--- DATA EXCERPT ---
+++
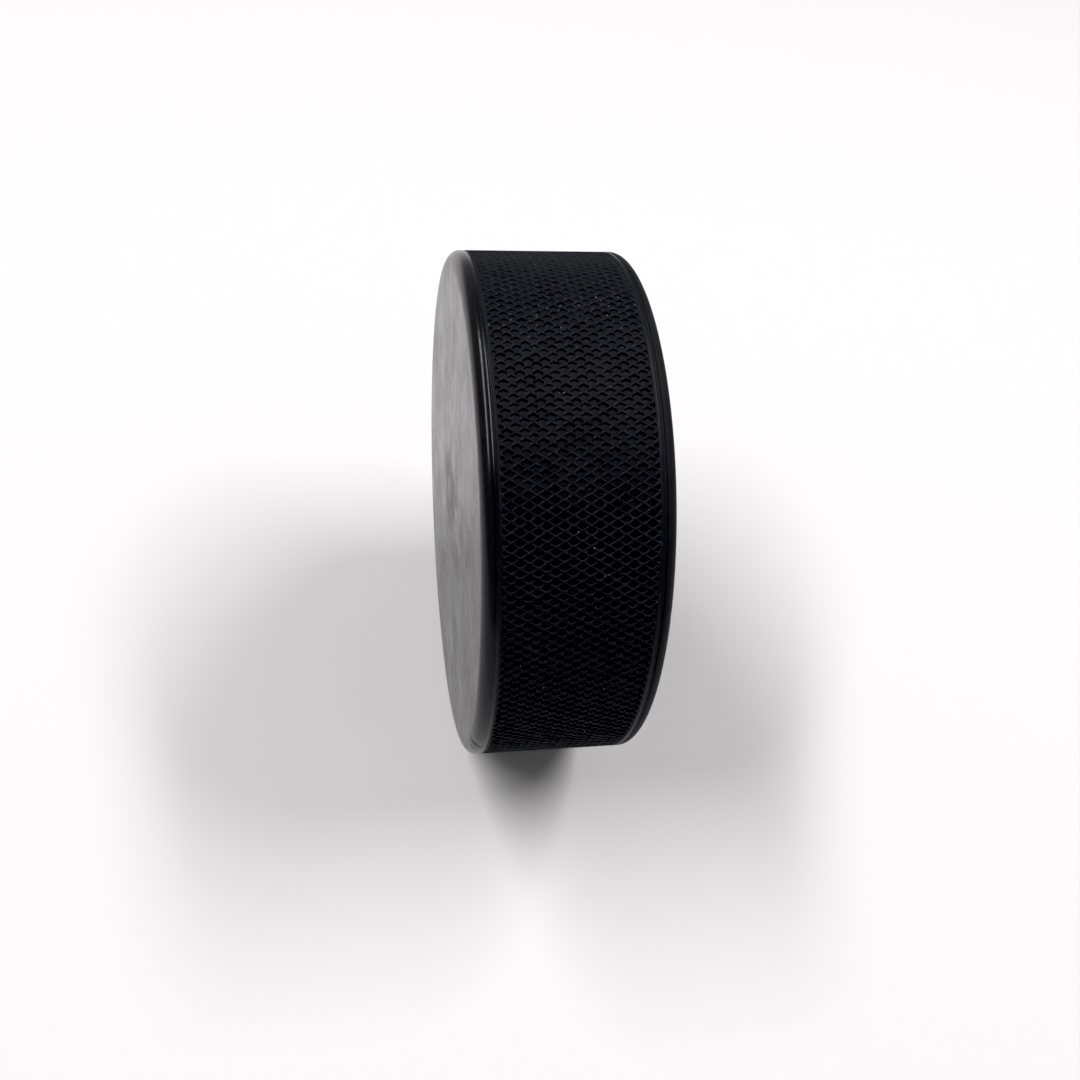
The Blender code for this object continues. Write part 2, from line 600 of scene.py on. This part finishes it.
CAMERA_PLACE = (-29.7 * MM, -120.6 * MM, 167.5 * MM)
CAMERA_TURN = (36.32, -6.21, -7.91)  # degrees about X, Y and Z
SENSOR_WIDTH = 36.0
LENS = 37.63
CAMERA_SHIFT = 0.102
CLIP_START = 5 * MM

# The floor is a round disc, which bends up into a round wall
FLOOR_RADIUS = 1.1
BEND_RADIUS = 0.6
WALL_TOP = 1.6
BEND_STEPS = 10
FLOOR_SIDES = 96
FLOOR_COLOUR = (0.90, 0.90, 0.90, 1)
FLOOR_ROUGHNESS = 0.8
FLOOR_SPECULAR = 0.2

LIGHT_COLOUR = (1.0, 0.975, 0.985)
WORLD_STRENGTH = 0.070
BLACK_LEVEL = 0.012

# Strip lights above the puck: place, length (roughly along Y), width, and power in watts
STRIP_LIGHTS = {
    "left_strip": ((-0.437, 0.130, 0.842), 0.913, 0.125, 6.4),
    "right_strip": ((0.482, 0.097, 0.758), 0.622, 0.107, 4.5),
}


def make_camera():
    data = bpy.data.cameras.new("camera")
    data.sensor_width = SENSOR_WIDTH
    data.lens = LENS
    data.shift_y = CAMERA_SHIFT
    data.clip_start = CLIP_START
    camera = bpy.data.objects.new("camera", data)
    camera.location = CAMERA_PLACE
    camera.rotation_euler = [math.radians(angle) for angle in CAMERA_TURN]
    bpy.context.scene.collection.objects.link(camera)
    bpy.context.scene.camera = camera


def floor_section():
    """The floor's outer edge, its bend and the top of the wall, as (radius, height)."""
    section = [(FLOOR_RADIUS, 0.0)]
    for step in range(1, BEND_STEPS + 1):
        turn = math.pi / 2 * step / BEND_STEPS
        out = FLOOR_RADIUS + BEND_RADIUS * math.sin(turn)
        section.append((out, BEND_RADIUS * (1 - math.cos(turn))))
    section.append((FLOOR_RADIUS + BEND_RADIUS, WALL_TOP))
    return section


def ring_faces(ring):
    """The faces between one ring of the floor's points and the next."""
    start = ring * FLOOR_SIDES
    above = start + FLOOR_SIDES
    sides = [(side, (side + 1) % FLOOR_SIDES) for side in range(FLOOR_SIDES)]
    return [(start + after, start + side, above + side, above + after) for side, after in sides]


def floor_material():
    material = bpy.data.materials.new("pale_floor")
    g = Graph(material)
    g.put(FLOOR_COLOUR, g.shader.inputs["Base Color"])
    g.put(FLOOR_ROUGHNESS, g.shader.inputs["Roughness"])
    g.put(FLOOR_SPECULAR, g.shader.inputs["Specular IOR Level"])
    return material


def make_floor():
    section = floor_section()
    turns = [2 * math.pi * side / FLOOR_SIDES for side in range(FLOOR_SIDES)]
    points = [(out * math.cos(turn), out * math.sin(turn), up) for out, up in section for turn in turns]
    faces = [tuple(range(FLOOR_SIDES))]
    for ring in range(len(section) - 1):
        faces += ring_faces(ring)
    mesh = bpy.data.meshes.new("floor")
    mesh.from_pydata(points, [], faces)
    mesh.shade_smooth()
    mesh.polygons[0].use_smooth = False  # the disc
    mesh.materials.append(floor_material())
    floor = bpy.data.objects.new("floor", mesh)
    bpy.context.scene.collection.objects.link(floor)


def make_lights():
    for name, (place, length, width, power) in STRIP_LIGHTS.items():
        data = bpy.data.lights.new(name, "AREA")
        data.shape = "RECTANGLE"
        data.size = length
        data.size_y = width
        data.energy = power
        data.color = LIGHT_COLOUR
        light = bpy.data.objects.new(name, data)
        light.location = place
        light.rotation_euler = (CENTRE - Vector(place)).to_track_quat("-Z", "Y").to_euler()
        bpy.context.scene.collection.objects.link(light)


def make_world():
    world = bpy.data.worlds.new("studio")
    world.use_nodes = True
    background = world.node_tree.nodes["Background"]
    background.inputs["Color"].default_value = (1, 1, 1, 1)
    background.inputs["Strength"].default_value = WORLD_STRENGTH
    bpy.context.scene.world = world


def set_tone():
    """Plain tones, with the deepest shadows left fully black."""
    view = bpy.context.scene.view_settings
    view.view_transform = "Standard"
    view.use_curve_mapping = True
    view.curve_mapping.black_level = (BLACK_LEVEL, BLACK_LEVEL, BLACK_LEVEL)
    view.curve_mapping.update()


make_camera()
make_floor()
make_lights()
make_world()
set_tone()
+++
--- WORK TO DO ---
Return all of the data exactly as it reads.

--- COMPLETE RESPONSE ---
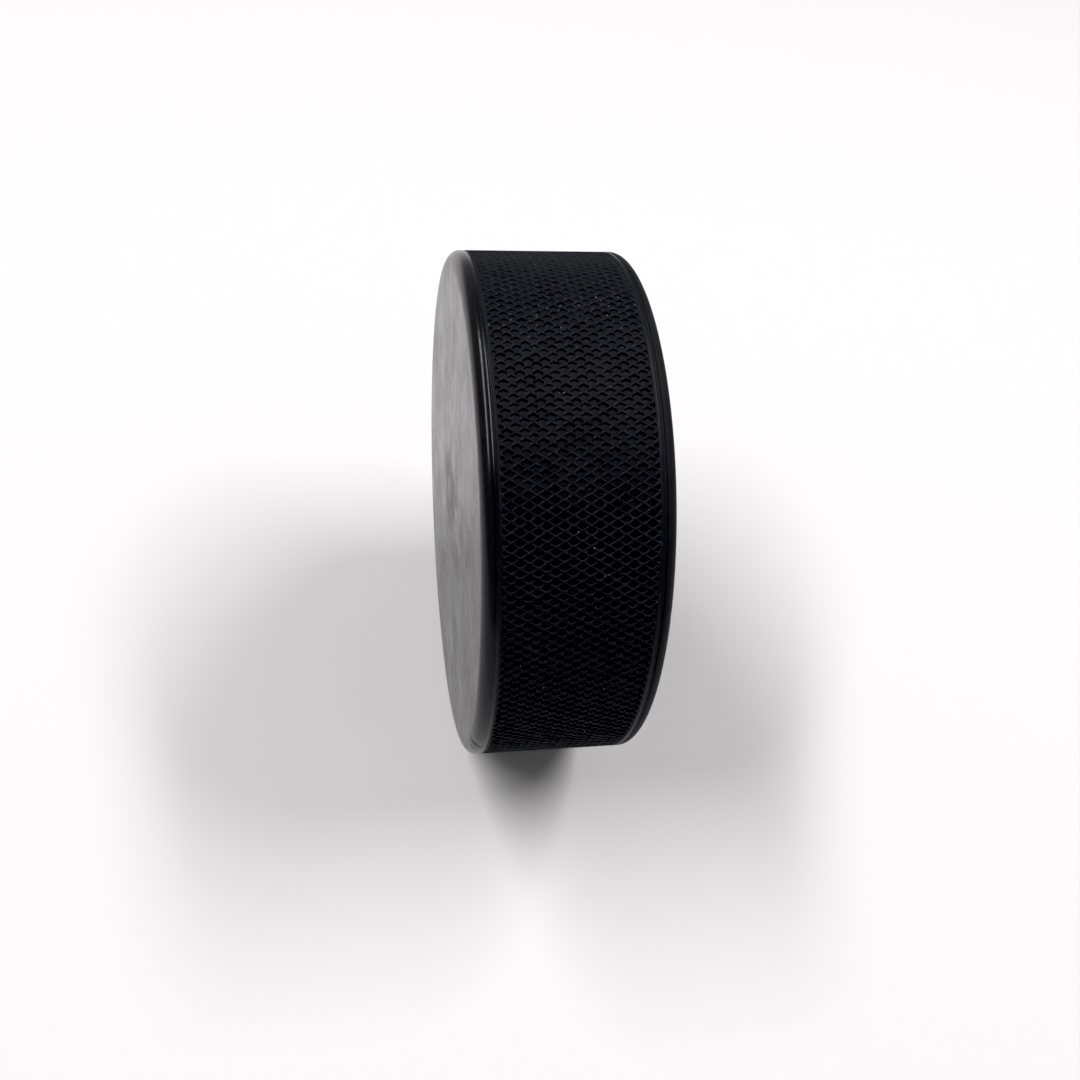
The Blender code for this object continues. Write part 2, from line 600 of scene.py on. This part finishes it.
CAMERA_PLACE = (-29.7 * MM, -120.6 * MM, 167.5 * MM)
CAMERA_TURN = (36.32, -6.21, -7.91)  # degrees about X, Y and Z
SENSOR_WIDTH = 36.0
LENS = 37.63
CAMERA_SHIFT = 0.102
CLIP_START = 5 * MM

# The floor is a round disc, which bends up into a round wall
FLOOR_RADIUS = 1.1
BEND_RADIUS = 0.6
WALL_TOP = 1.6
BEND_STEPS = 10
FLOOR_SIDES = 96
FLOOR_COLOUR = (0.90, 0.90, 0.90, 1)
FLOOR_ROUGHNESS = 0.8
FLOOR_SPECULAR = 0.2

LIGHT_COLOUR = (1.0, 0.975, 0.985)
WORLD_STRENGTH = 0.070
BLACK_LEVEL = 0.012

# Strip lights above the puck: place, length (roughly along Y), width, and power in watts
STRIP_LIGHTS = {
    "left_strip": ((-0.437, 0.130, 0.842), 0.913, 0.125, 6.4),
    "right_strip": ((0.482, 0.097, 0.758), 0.622, 0.107, 4.5),
}


def make_camera():
    data = bpy.data.cameras.new("camera")
    data.sensor_width = SENSOR_WIDTH
    data.lens = LENS
    data.shift_y = CAMERA_SHIFT
    data.clip_start = CLIP_START
    camera = bpy.data.objects.new("camera", data)
    camera.location = CAMERA_PLACE
    camera.rotation_euler = [math.radians(angle) for angle in CAMERA_TURN]
    bpy.context.scene.collection.objects.link(camera)
    bpy.context.scene.camera = camera


def floor_section():
    """The floor's outer edge, its bend and the top of the wall, as (radius, height)."""
    section = [(FLOOR_RADIUS, 0.0)]
    for step in range(1, BEND_STEPS + 1):
        turn = math.pi / 2 * step / BEND_STEPS
        out = FLOOR_RADIUS + BEND_RADIUS * math.sin(turn)
        section.append((out, BEND_RADIUS * (1 - math.cos(turn))))
    section.append((FLOOR_RADIUS + BEND_RADIUS, WALL_TOP))
    return section


def ring_faces(ring):
    """The faces between one ring of the floor's points and the next."""
    start = ring * FLOOR_SIDES
    above = start + FLOOR_SIDES
    sides = [(side, (side + 1) % FLOOR_SIDES) for side in range(FLOOR_SIDES)]
    return [(start + after, start + side, above + side, above + after) for side, after in sides]


def floor_material():
    material = bpy.data.materials.new("pale_floor")
    g = Graph(material)
    g.put(FLOOR_COLOUR, g.shader.inputs["Base Color"])
    g.put(FLOOR_ROUGHNESS, g.shader.inputs["Roughness"])
    g.put(FLOOR_SPECULAR, g.shader.inputs["Specular IOR Level"])
    return material


def make_floor():
    section = floor_section()
    turns = [2 * math.pi * side / FLOOR_SIDES for side in range(FLOOR_SIDES)]
    points = [(out * math.cos(turn), out * math.sin(turn), up) for out, up in section for turn in turns]
    faces = [tuple(range(FLOOR_SIDES))]
    for ring in range(len(section) - 1):
        faces += ring_faces(ring)
    mesh = bpy.data.meshes.new("floor")
    mesh.from_pydata(points, [], faces)
    mesh.shade_smooth()
    mesh.polygons[0].use_smooth = False  # the disc
    mesh.materials.append(floor_material())
    floor = bpy.data.objects.new("floor", mesh)
    bpy.context.scene.collection.objects.link(floor)


def make_lights():
    for name, (place, length, width, power) in STRIP_LIGHTS.items():
        data = bpy.data.lights.new(name, "AREA")
        data.shape = "RECTANGLE"
        data.size = length
        data.size_y = width
        data.energy = power
        data.color = LIGHT_COLOUR
        light = bpy.data.objects.new(name, data)
        light.location = place
        light.rotation_euler = (CENTRE - Vector(place)).to_track_quat("-Z", "Y").to_euler()
        bpy.context.scene.collection.objects.link(light)


def make_world():
    world = bpy.data.worlds.new("studio")
    world.use_nodes = True
    background = world.node_tree.nodes["Background"]
    background.inputs["Color"].default_value = (1, 1, 1, 1)
    background.inputs["Strength"].default_value = WORLD_STRENGTH
    bpy.context.scene.world = world


def set_tone():
    """Plain tones, with the deepest shadows left fully black."""
    view = bpy.context.scene.view_settings
    view.view_transform = "Standard"
    view.use_curve_mapping = True
    view.curve_mapping.black_level = (BLACK_LEVEL, BLACK_LEVEL, BLACK_LEVEL)
    view.curve_mapping.update()


make_camera()
make_floor()
make_lights()
make_world()
set_tone()